11La collégialité épiscopale a donc été la trame sur laquelle ont été tissés les différents chapitres de cet ouvrage. À partir de la collégialité enseignée par le concile Vatican II, est donc souvent revenue la question de la conception théologique que l’on se fait de cette même collégialité. Dans le motu proprio Ecclesiae Sanctae du 6 août 1966, Paul VI imposait la constitution de conférences épiscopales là où elles n’existaient pas encore et, le 22 février 1973, le Directoire pastoral des évêques rappela qu’elles furent instituées « afin de pouvoir aujourd’hui apporter une contribution variée et féconde à l’application concrète de l’esprit collégial [en encourageant] de manière excellente l’esprit de communion avec l’Église universelle et entre les différentes Églises particulières ».
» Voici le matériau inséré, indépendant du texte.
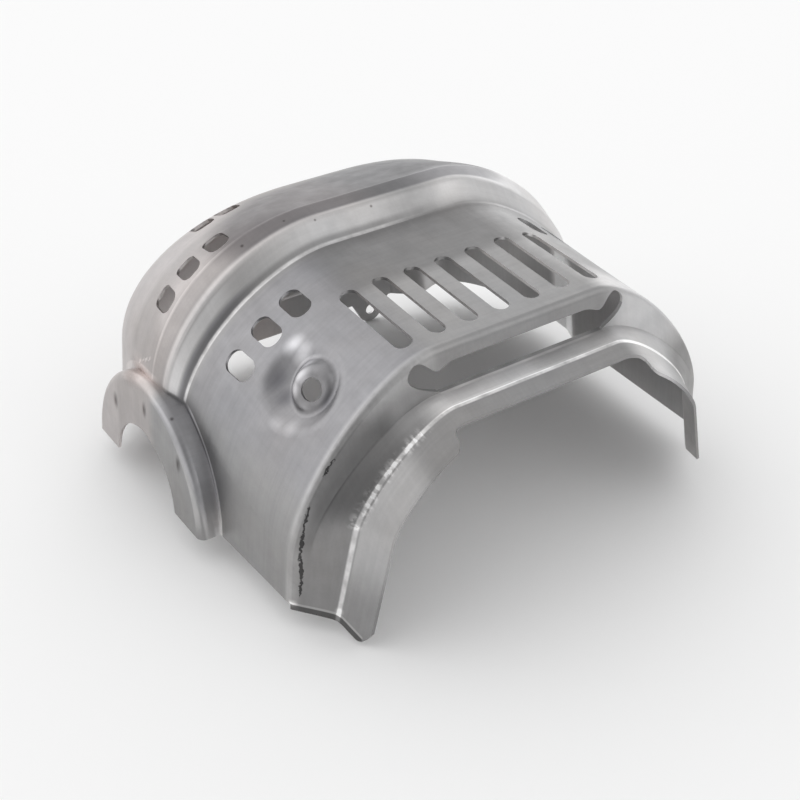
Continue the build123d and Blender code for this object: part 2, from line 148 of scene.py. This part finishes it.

12Mgr Henrici publiait, voici quelques années, un article6 dans lequel il exposait la nature de l’unité de l’Église : c’est la communion des Églises particulières entre elles et avec l’Église de Rome, communion garantie par le collège épiscopal sous la présidence du pape. L’expérience vécue des rencontres tout au long du concile a certainement joué un rôle important dans la naissance et le développement des conférences épiscopales. D’ailleurs, après avoir cité le synode des évêques de 1985, qui recommandait, à propos des conférences épiscopales, « d’approfondir leur statut théologique, afin qu’avant tout soit résolue de manière claire et fondée la question de leur autorité doctrinale », Mgr Henrici ajoutait que « le motu proprio Apostolos suos de Jean-Paul II, sur la nature théologique et juridique des conférences des évêques, témoigne d’un certain embarras, pour ne pas dire d’ambiguïté, à l’égard des conférences épiscopales ». Ainsi, « puisque chaque évêque possède dans son diocèse la charge authentique d’enseignement de ses diocésains, il est difficile de la refuser à une réunion d’évêques » et, plus loin, « puisque la doctrine de la foi est un bien commun de toute l’Église et le lieu de sa communion, les évêques, réunis dans la conférence épiscopale, veillent surtout à suivre le magistère de l’Église universelle et à le faire opportunément connaître au peuple qui leur est confié ».

13Effectivement, lorsque le 21 mai 1998, le pape Jean-Paul II promulgua le motu proprio Apostolos suos, dans lequel il mettait l’accent sur l’importance croissante des conférences épiscopales, il notait qu’elles étaient devenues « une réalité concrète, vivante et efficace dans toutes les parties du monde. Leur importance apparaît par le fait même qu’elles contribuent efficacement à l’unité entre les évêques, et donc à l’unité de l’Église, étant un instrument valable pour affermir la communion ecclésiale ». Puis, tout en soulignant que les conférences trouvent leur fondement ultime dans la communion ecclésiale, lien sacramentel ontologique de l’unité de l’Église, et à un autre niveau dans l’ensemble du collège épiscopal, le motu proprio établit une distinction très nette entre les liens qui unissent l’évêque à l’ensemble du collège épiscopal, avec à sa tête l’évêque de Rome, et « au pouvoir suprême que possède [le collège des évêques] sur toute l’Église », et les liens qui unissent l’évêque à sa conférence épiscopale, qui n’est qu’une expression partielle de l’affectus collegialis (le sentiment ou l’esprit collégial) et de la collégialité épiscopale. Jean-Paul II en tire les conséquences en ce qui concerne l’autorité doctrinale des conférences épiscopales :

« Si les déclarations doctrinales des conférences épiscopales sont approuvées à l’unanimité, elles peuvent sans aucun doute être publiées au nom des conférences elles-mêmes, et les fidèles sont tenus d’adhérer avec une révérence religieuse de l’esprit à ce magistère authentique de leurs évêques. Mais si cette unanimité n’a pas été obtenue, la seule majorité des évêques d’une conférence ne peut publier une éventuelle déclaration comme magistère authentique de cette conférence auquel devraient adhérer tous les fidèles du territoire, à moins qu’elle n’ait obtenu la reconnaissance (recognitio) du Siège apostolique. »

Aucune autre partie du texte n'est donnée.